Are you a furry pompom princess - or fancy a bit of ooh la la with a French beret? You can't beat a winter titfer to complete your outfit and keep cosy when it's chilly. But did you know your hat is speaking volumes about your personality..? (And yes, that includes you boys, too…)
Beanie with a faux-fur pompom
You can’t walk more than 10 feet down the road without seeing one of these at the moment. You’re bang on trend! You’re probably also under 40, have a fab job and a great social life. But maybe, like your wooly hat, you’re just a little bit of a sheep at times… You don’t want to stand out from the crowd too much, do you..? Baa-aaaa.
‘Old-skool’ wooly hat
You know what you like and you like your bobble hat. After all, your Auntie Sue knitted it for you in 1978 and it’s never let you down yet. Mrs Dependable, that’s you. Always cheery and practical; bet you’ve got some plasters, a packet of tissues and a slab of Kendal mint cake in your handbag, too.
You’ve always thought of yourself as a classy lady – more vamp than tramp – and your heroine is Michelle of the Resistance in Allo Allo. You like the finer things in life, and understated style. Oui oui, monsieur, you’ve always felt tres sexy in your beret, especially when you wear it at a jaunty angle. That is until that bloke down the pub said you looked more like Victoria Wood…
Furry Russian hat
Get you, Mrs Molotov! You’ve got all caught up in War & Peace on a Sunday night, haven’t you?! But underneath that ice-cold exterior burns a flaming heart – and you’re the first to throw your vodka glass in the fire on a Saturday night (and also throw a right old strop when you don’t get your own way…)
Alpine style with tassels
Own up, you went to a lot of festivals last summer didn’t you? And skiing holidays, too. No? Bet you want to! You’re a bit of an alternative bunny. You’re really nice, though – always kind to animals and old ladies, do all your recycling and have just booked a holiday in a yurt.
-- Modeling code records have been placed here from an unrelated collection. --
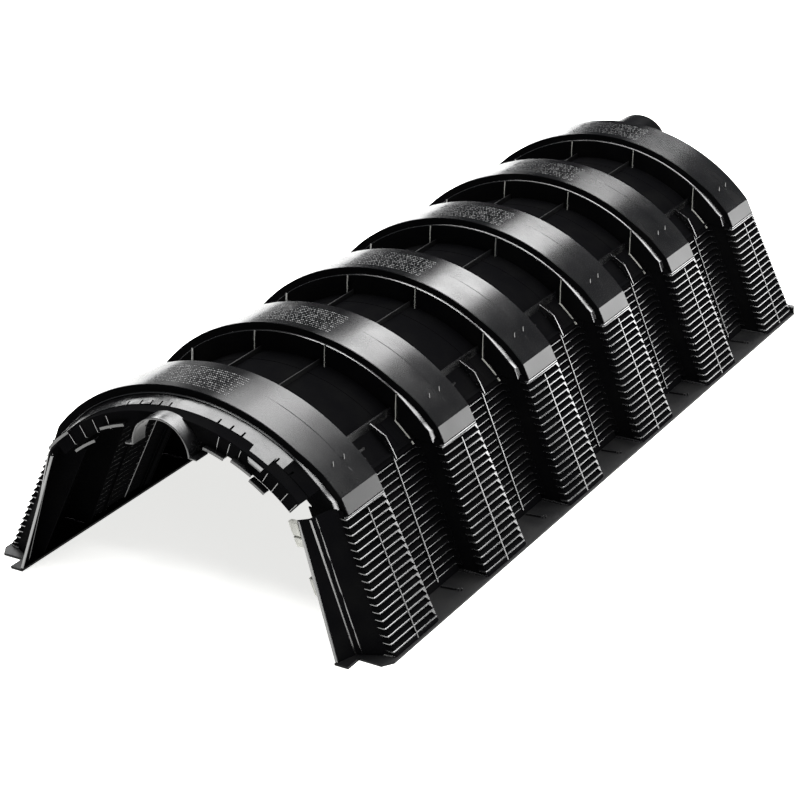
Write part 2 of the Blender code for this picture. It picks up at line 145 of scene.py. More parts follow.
class JointSizes(bpy.types.PropertyGroup):
    """Sizes of the two ends, where chambers lock together."""

    ledge_depth: length("Ledge depth", 0.0175, "How far the front ledge lies under the crests")
    ledge_reach: length("Ledge reach", 0.025, "Depth of the smooth part of the front ledge")
    ledge_fall: length("Ledge fall", 0.0086, "How far the front ledge falls towards its edge")
    wall_reach: length("Wall reach", 0.052, "How far the end wall stands ahead of the first crest")
    wall_depth: length("Wall depth", 0.0575, "How far the end wall hangs under the crests")
    ledge_half: FloatProperty(
        name="Ledge arc", default=radians(44.5), description="Half of the ledge's arc", subtype="ANGLE"
    )
    pipe_radius: length("Pipe radius", 0.062, "Outer radius of the pipe rim")
    pipe_centre_z: length("Pipe height", 0.321, "Height of the pipe rim's centre")
    pipe_reach: length("Pipe reach", 0.082, "How far the pipe rim stands ahead of the first crest")
    dome_radius: length("Dome radius", 0.070, "Radius of the rear pipe dome")
    dome_centre_z: length("Dome height", 0.333, "Height of the rear dome's centre")


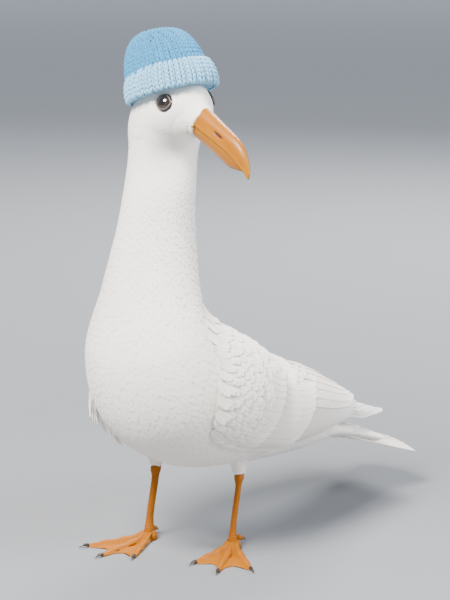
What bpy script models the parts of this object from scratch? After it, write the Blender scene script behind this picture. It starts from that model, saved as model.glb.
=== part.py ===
"""A life-size white seagull that stands and looks to its left, in a knitted beanie.

Sizes are metres, the bird faces -Y, its left is +X and it stands on z = 0. Each function makes one
sub-part as a closed solid, and touching solids keep a gap of 0.3 mm.
"""

import math

import bmesh
import bpy
import numpy as np
from mathutils import Matrix, Vector

GAP = 0.0003
COLUMNS = 26  # facets round the body

# The trunk and neck as sections along the spine, from the tail to the top of the neck:
# heading and pitch of the spine in degrees, its y and z, then half width, rise above and drop below it.
SPINE = {
    "tail root": (0, 17, 0.180, 0.086, 0.037, 0.010, 0.011),
    "vent": (0, 20, 0.146, 0.097, 0.048, 0.021, 0.027),
    "rump": (0, 24, 0.106, 0.112, 0.059, 0.036, 0.043),
    "hips": (0, 28, 0.061, 0.131, 0.068, 0.050, 0.060),
    "belly": (0, 33, 0.014, 0.154, 0.074, 0.060, 0.076),
    "breast": (0, 43, -0.029, 0.182, 0.073, 0.060, 0.075),
    "shoulder": (0, 62, -0.049, 0.219, 0.063, 0.048, 0.060),
    "neck base": (4, 80, -0.046, 0.262, 0.047, 0.039, 0.043),
    "mid neck": (28, 90, -0.040, 0.306, 0.0365, 0.0345, 0.0350),
    "upper neck": (57, 92, -0.034, 0.346, 0.0325, 0.0325, 0.0325),
}

# The head is a fan of sections about the throat: pitch of the head's axis there, distance of the axis
# from the throat, half width, rise and drop.
THROAT = Vector((0.0310, -0.0330, 0.3790))
HEAD_HEADING = 80
HEAD_FAN = {
    "nape": (90, 0.0325, 0.0315, 0.0325, 0.0268),
    "occiput": (62, 0.0375, 0.0320, 0.0380, 0.0305),
    "crown": (34, 0.0405, 0.0320, 0.0355, 0.0322),
    "brow": (8, 0.0410, 0.0300, 0.0290, 0.0315),
    "lores": (-12, 0.0395, 0.0240, 0.0235, 0.0280),
    "forehead": (-26, 0.0375, 0.0165, 0.0165, 0.0190),
}
BILL_PITCH = -26
BILL_BASE = 0.011  # from the forehead section to the root of the bill
BILL_BASE_HALF = (0.0118, 0.0130, 0.0138)  # half width, rise and drop of the face there
HEAD_EGG = 0.16  # how much narrower the crown is than the cheeks

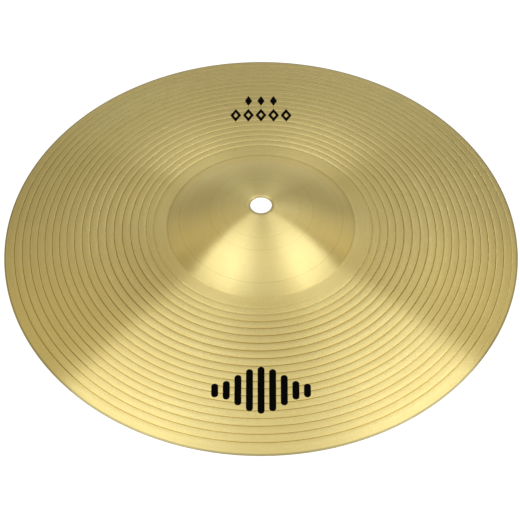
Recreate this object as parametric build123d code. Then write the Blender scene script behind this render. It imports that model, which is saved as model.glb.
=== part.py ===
from build123d import *
import math
import os

# A crash cymbal: one sheet of brass, pressed into a bell and a bow, lathed with shallow
# grooves, and printed with black ink. Millimetres. The origin is on the axis, level with
# the lowest line of the rim, and +Z points up through the bell.

# Driving dimensions
diameter = 406.4
hole_diameter = 16.9
bell_height = 46.8
bell_sphere_radius = 126.0
bell_foot_radius = 73.5
bell_foot_fillet = 3.5
bow_radius = 658.0
bell_thickness = 1.05
edge_thickness = 0.8
hole_edge_round = 0.15

groove_count = 20
groove_first_radius = 83.5
groove_pitch = 6.0
groove_width = 0.8
groove_depth = 0.12

ink_thickness = 0.1
ink_inner_radius = 112.0
ink_outer_radius = 178.0
wave_bar_count = 9
wave_bar_width = 5.2
wave_bar_pitch = 8.6
wave_height = 37.6
wave_end_height = 11.0
wave_centre_radius = 152.6
diamond_count = 5
diamond_width = 9.0
diamond_height = 17.0
diamond_pitch = 10.4
diamond_stroke = 2.3
diamond_centre_radius = 124.0
lozenge_count = 3
lozenge_width = 6.0
lozenge_height = 14.0
lozenge_pitch = 10.4
lozenge_centre_radius = 143.5

# Worked out from the driving dimensions
outer_radius = diameter / 2
hole_radius = hole_diameter / 2
bell_centre = (0.0, bell_height - bell_sphere_radius)
bell_under_radius = bell_sphere_radius - bell_thickness


def arc_centre(start, end, radius):
    """Centre of the arc of this radius that bulges upwards from start to end."""
    run = end[0] - start[0]
    drop = end[1] - start[1]
    chord = math.hypot(run, drop)
    depth = math.sqrt(radius**2 - (chord / 2) ** 2)
    middle = ((start[0] + end[0]) / 2, (start[1] + end[1]) / 2)
    return (middle[0] + drop / chord * depth, middle[1] - run / chord * depth)


def height_on_arc(centre, radius, r):
    """Height of an arc's upper side at the distance r from the axis."""
    return centre[1] + math.sqrt(radius**2 - (r - centre[0]) ** 2)


def section_point(r, z):
    """A point of the half section, which lies in the XZ plane."""
    return Vector(r, 0, z)


def section_arc(centre, radius, start_r, end_r):
    """The stretch of an upward bulging arc between two distances from the axis."""
    points = []
    for r in (start_r, (start_r + end_r) / 2, end_r):
        points.append(section_point(r, height_on_arc(centre, radius, r)))
    return ThreePointArc(*points)


# The bow's upper arc runs from the foot of the bell to the centre of the rounded rim,
# raised by half the thickness. The under arc runs the same way, half of it lower.
foot_height = height_on_arc(bell_centre, bell_sphere_radius, bell_foot_radius)
under_foot_height = height_on_arc(bell_centre, bell_under_radius, bell_foot_radius)
rim_centre = (outer_radius - edge_thickness / 2, edge_thickness / 2)
middle_foot = (bell_foot_radius, (foot_height + under_foot_height) / 2)
middle_centre = arc_centre(middle_foot, rim_centre, bow_radius)
rim_angle = math.asin((rim_centre[0] - middle_centre[0]) / bow_radius)
rim_normal = (math.sin(rim_angle), math.cos(rim_angle))
rim_along = (math.cos(rim_angle), -math.sin(rim_angle))


def rim_point(direction, sign):
    """A point of the rounded rim, half a thickness from its centre."""
    reach = sign * edge_thickness / 2
    return (rim_centre[0] + reach * direction[0], rim_centre[1] + reach * direction[1])


rim_top = rim_point(rim_normal, 1)
rim_tip = rim_point(rim_along, 1)
rim_under = rim_point(rim_normal, -1)
bow_centre = arc_centre((bell_foot_radius, foot_height), rim_top, bow_radius)
under_centre = arc_centre((bell_foot_radius, under_foot_height), rim_under, bow_radius)


def groove_arc(r):
    """One groove of the bow, as a shallow round hollow centred on the distance r."""
    inner = r - groove_width / 2
    outer = r + groove_width / 2
    return ThreePointArc(
        section_point(inner, height_on_arc(bow_centre, bow_radius, inner)),
        section_point(r, height_on_arc(bow_centre, bow_radius, r) - groove_depth),
        section_point(outer, height_on_arc(bow_centre, bow_radius, outer)),
    )


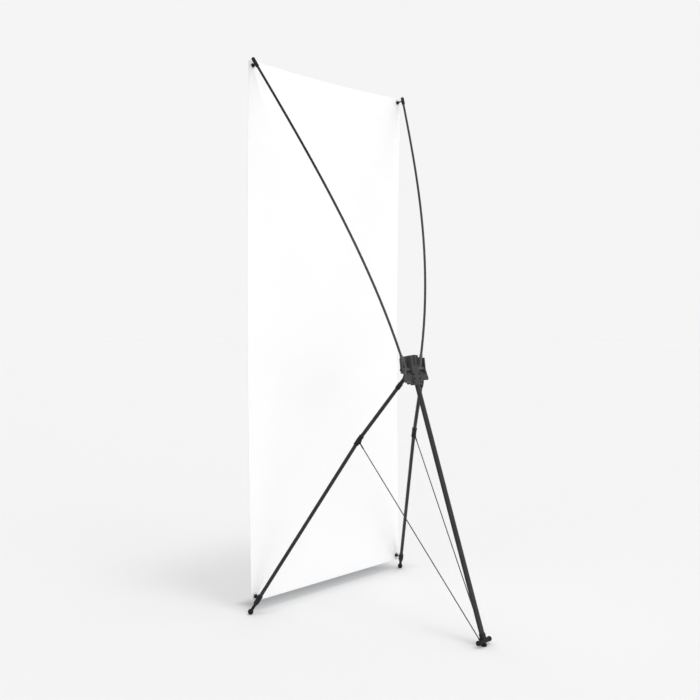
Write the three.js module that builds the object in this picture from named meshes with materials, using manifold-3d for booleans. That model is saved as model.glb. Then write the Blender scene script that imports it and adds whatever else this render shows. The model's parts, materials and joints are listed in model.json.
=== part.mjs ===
// X banner stand: a moulded hub carries two bent rods upwards and three legs downwards,
// and a blank sheet is stretched between the rod tips and the two front legs.
// Millimetres, +Z up. The sheet faces -Y and the rear leg reaches towards +Y.
import * as THREE from 'three';
import { mergeVertices } from 'three/addons/utils/BufferGeometryUtils.js';
import Module from 'manifold-3d';

const wasm = await Module();
wasm.setup();

// Driving dimensions. Depths (back) are measured from the plane of the sheet's four eyelets.
const gap = 0.3;
const overrun = 2;
const banner = { width: 800, height: 2000, thick: 0.8, bottom: 42, hem: 40, bow: 15, topSag: 11 };
const eyelet = { bore: 4.6, barrel: 5.2, flange: 7.4, lip: 0.9, edgeRadius: 0.4 };
const hub = {
  leanDegrees: 8, back: 443.6, height: 918,
  front: -11.5, floor: -7.6, rear: 8.5, split: 2.4, plateHalf: 52, earFront: -2, inset: 0.2,
  halfWidth: 62, earWall: 4, earTop: 39.4, earBottom: -5, crown: 51.3,
  blockHalf: 18, blockRear: 15.5, rib: 3, grooveDeep: 2.4, grooveFoot: 6, cornerRadius: 3,
};
const skirt = {
  top: -3, topHalf: 54.4, cornerHalf: 64, cornerDrop: -38, cornerFoot: -43.5, frontHalf: 40,
  archHalf: 44, archDrop: -39, toeHalf: 25, toeTop: -50, toe: -54,
  rearTop: 15, rearFoot: 16, shoulder: 12,
};
const well = { half: 51, foot: -8, rampFront: -1.6, rampRear: 18, rampFoot: -21.8 };
const housing = { half: 21, top: -9, rearTop: 15.5, ridge: -34, ridgeRear: 18.4, foot: -58, footRear: 23 };
const pocket = { deep: 5, half: 8, wall: 3.2, foot: -50, head: -23 };
const dimple = { radius: 2.6, deep: 4, across: 14.4, up: -48.4 };
const screw = {
  across: 14.7, upper: -19, lower: -35.4, head: 3.6, headTall: 2.4, sunk: 2.6,
  shank: 1.7, reach: 16, slot: 0.9,
};
const arm = {
  across: 36.8, splayDegrees: 18.3, barrel: 7.3, barrelHalf: 12.7, root: 6.6, mouth: 5.8, socket: 54,
  rodRadius: 4.6, seat: 14, pin: 3, pinHead: 4.8, headTall: 2, pinDeep: 7, boss: 6.3,
};
const tip = {
  out: 12.4, behind: 18.4, above: 17.7,
  radius: 6.8, length: 38, wall: 3.2, hookDrop: 17.5, dome: 2.4, play: 0.5,
};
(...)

Awww, cute! If you’re not actually 6 years old, you wish you still were. You’re dead sweet and always see the fun side of life. If you’re forced to be sensible and wear a hat, at least make it a fun one. Why does everyone have to be so SERIOUS?! You’d rather be eating jelly and skipping. But, just a thought – ask yourself exactly why you’re trying to hide from all those grown-up responsibilities…
Wide-brimmed felt number
Drama queen alert! You’re a sophisticated lady and you want the world to notice you! You go, girl – everyone loves a bit of self-confidence. But one word of warning – just make sure your big brim isn’t obscuring someone else’s view and spoiling their fun… Sophisticated, good. Egotistical, bad.
No-nonsense black beanie
‘Listen, it’s chilly so I need to wear a hat, alright? That’s all it is, a hat. Black, basic, functional, keeps out the cold and washable at 40 degrees. Now don’t look at me. Stop making a fuss and let me melt into the background…’
Tweed flat cap
Hmm – pretty cute but swings both ways this one. He could be cheeky chappy, ‘ows ya father, laugh-a-minute joker on the market stall. In which case, he has a heart of gold, but watch out for his dodgy deals… Or he could secretly wish he was Lord of the Manor. Check if he’s got a double-barrelled surname; if so, he could be the latter. Likes to be master of all he surveys, totally in control.
You’re a schoolboy circa 1952. Or a bit kinky. Or a bank robber. Now take it off, it’s never THAT cold.